■ **Provided data**:
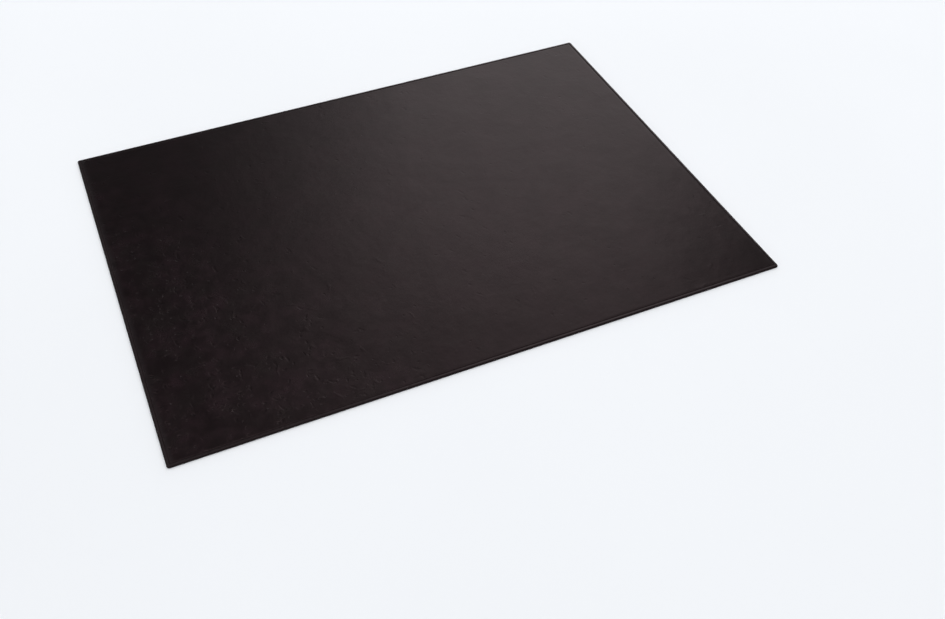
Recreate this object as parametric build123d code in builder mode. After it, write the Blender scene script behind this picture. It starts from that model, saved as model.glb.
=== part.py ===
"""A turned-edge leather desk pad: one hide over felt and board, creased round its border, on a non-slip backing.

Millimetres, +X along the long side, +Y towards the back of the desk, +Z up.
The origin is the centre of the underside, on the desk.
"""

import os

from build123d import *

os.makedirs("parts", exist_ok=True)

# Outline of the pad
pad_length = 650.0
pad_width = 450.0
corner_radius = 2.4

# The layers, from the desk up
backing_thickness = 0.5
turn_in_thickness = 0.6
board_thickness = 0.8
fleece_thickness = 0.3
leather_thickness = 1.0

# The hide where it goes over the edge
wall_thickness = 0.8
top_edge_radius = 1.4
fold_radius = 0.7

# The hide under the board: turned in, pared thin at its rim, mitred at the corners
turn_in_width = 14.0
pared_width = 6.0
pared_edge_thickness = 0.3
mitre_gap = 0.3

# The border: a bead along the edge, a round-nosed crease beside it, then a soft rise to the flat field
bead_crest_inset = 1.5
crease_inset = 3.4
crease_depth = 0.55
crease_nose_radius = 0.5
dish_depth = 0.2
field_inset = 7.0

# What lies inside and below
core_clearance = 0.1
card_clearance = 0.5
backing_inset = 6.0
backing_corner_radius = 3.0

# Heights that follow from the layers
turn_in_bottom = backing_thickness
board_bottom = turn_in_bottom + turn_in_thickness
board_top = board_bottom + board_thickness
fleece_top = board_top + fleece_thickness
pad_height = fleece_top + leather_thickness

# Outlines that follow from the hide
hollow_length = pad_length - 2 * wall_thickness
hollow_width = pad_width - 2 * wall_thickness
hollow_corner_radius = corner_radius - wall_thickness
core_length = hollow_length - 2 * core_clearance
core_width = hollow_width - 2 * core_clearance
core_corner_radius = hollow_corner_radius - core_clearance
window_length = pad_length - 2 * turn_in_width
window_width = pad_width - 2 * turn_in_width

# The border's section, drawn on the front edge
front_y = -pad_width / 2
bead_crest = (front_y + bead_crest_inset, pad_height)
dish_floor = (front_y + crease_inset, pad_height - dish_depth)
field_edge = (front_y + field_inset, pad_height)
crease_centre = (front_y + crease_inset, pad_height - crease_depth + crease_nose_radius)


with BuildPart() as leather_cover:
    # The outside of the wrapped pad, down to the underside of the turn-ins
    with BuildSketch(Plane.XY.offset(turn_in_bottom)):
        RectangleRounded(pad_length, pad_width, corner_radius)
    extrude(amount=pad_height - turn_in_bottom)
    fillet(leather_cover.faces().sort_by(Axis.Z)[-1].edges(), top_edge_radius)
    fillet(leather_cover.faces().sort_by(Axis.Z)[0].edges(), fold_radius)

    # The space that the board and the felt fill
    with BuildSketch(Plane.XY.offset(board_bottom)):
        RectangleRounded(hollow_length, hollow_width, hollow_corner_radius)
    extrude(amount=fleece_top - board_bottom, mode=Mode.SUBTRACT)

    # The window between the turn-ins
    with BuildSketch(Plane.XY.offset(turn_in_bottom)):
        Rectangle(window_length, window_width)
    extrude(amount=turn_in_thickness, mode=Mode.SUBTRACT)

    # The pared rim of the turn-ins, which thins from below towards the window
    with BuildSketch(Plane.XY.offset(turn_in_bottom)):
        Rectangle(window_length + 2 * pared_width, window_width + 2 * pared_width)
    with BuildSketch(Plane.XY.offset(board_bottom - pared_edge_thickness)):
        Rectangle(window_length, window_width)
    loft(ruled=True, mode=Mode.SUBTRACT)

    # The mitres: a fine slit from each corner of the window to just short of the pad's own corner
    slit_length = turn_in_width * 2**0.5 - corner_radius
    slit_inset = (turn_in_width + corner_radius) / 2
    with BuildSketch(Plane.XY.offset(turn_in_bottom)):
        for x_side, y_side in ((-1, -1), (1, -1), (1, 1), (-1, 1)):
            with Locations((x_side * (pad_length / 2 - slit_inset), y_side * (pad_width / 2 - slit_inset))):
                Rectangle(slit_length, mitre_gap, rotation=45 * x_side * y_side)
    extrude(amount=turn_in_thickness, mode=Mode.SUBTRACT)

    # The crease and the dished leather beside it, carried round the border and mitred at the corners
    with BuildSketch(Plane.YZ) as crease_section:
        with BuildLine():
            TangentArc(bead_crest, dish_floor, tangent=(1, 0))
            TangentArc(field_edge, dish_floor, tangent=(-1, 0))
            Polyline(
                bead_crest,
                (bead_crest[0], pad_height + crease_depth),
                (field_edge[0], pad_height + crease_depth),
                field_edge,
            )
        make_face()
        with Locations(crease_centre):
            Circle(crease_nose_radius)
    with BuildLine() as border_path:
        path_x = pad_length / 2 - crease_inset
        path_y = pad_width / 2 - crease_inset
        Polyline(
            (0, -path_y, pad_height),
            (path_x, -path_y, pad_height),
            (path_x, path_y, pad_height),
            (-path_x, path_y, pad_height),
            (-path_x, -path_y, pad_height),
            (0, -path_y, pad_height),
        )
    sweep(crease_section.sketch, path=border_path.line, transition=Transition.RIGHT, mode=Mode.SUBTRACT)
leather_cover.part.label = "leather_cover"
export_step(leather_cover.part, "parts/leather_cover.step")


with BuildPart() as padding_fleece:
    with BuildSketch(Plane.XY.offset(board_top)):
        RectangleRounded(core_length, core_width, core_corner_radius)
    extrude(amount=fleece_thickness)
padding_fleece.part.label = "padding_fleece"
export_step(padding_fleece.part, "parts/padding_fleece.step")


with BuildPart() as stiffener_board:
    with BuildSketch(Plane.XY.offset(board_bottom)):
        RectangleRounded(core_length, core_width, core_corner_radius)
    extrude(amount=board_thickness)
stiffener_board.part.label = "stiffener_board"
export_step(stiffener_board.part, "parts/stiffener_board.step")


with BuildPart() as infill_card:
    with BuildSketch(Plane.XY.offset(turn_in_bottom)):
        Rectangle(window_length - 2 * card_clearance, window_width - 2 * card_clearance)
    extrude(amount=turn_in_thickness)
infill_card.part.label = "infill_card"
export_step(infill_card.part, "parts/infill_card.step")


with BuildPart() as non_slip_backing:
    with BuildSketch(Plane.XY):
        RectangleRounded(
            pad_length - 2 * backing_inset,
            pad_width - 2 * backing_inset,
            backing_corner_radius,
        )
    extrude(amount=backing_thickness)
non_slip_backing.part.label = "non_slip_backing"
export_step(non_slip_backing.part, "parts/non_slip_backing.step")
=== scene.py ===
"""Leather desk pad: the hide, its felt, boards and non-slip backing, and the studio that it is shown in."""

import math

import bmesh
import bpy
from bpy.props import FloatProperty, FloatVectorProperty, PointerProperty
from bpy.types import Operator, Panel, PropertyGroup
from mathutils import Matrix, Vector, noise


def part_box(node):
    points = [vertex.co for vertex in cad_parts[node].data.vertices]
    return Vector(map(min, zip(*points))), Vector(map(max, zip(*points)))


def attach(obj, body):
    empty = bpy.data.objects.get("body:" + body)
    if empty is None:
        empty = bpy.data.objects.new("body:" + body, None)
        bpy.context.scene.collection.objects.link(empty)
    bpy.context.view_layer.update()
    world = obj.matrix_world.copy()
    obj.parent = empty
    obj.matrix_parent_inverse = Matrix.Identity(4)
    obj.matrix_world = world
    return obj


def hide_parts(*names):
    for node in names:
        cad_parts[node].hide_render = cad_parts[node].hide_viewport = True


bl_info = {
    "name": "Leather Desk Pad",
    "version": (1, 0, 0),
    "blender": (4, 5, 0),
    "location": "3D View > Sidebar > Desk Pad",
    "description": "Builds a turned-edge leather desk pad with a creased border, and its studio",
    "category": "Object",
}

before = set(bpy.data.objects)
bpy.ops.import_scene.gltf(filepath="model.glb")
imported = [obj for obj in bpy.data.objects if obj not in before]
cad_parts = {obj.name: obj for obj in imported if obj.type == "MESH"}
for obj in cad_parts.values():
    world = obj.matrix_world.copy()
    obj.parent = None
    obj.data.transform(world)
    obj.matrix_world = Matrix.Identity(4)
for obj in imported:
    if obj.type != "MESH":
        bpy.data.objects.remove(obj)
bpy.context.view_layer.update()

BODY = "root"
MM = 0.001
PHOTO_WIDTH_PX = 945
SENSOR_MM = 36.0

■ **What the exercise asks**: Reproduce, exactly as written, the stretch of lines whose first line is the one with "extrude(amount=backing_thickness)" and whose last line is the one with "zip(*points))), Vector(map(max, zip(*points)))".

■ **Correct result**:
    extrude(amount=backing_thickness)
non_slip_backing.part.label = "non_slip_backing"
export_step(non_slip_backing.part, "parts/non_slip_backing.step")
=== scene.py ===
"""Leather desk pad: the hide, its felt, boards and non-slip backing, and the studio that it is shown in."""

import math

import bmesh
import bpy
from bpy.props import FloatProperty, FloatVectorProperty, PointerProperty
from bpy.types import Operator, Panel, PropertyGroup
from mathutils import Matrix, Vector, noise


def part_box(node):
    points = [vertex.co for vertex in cad_parts[node].data.vertices]
    return Vector(map(min, zip(*points))), Vector(map(max, zip(*points)))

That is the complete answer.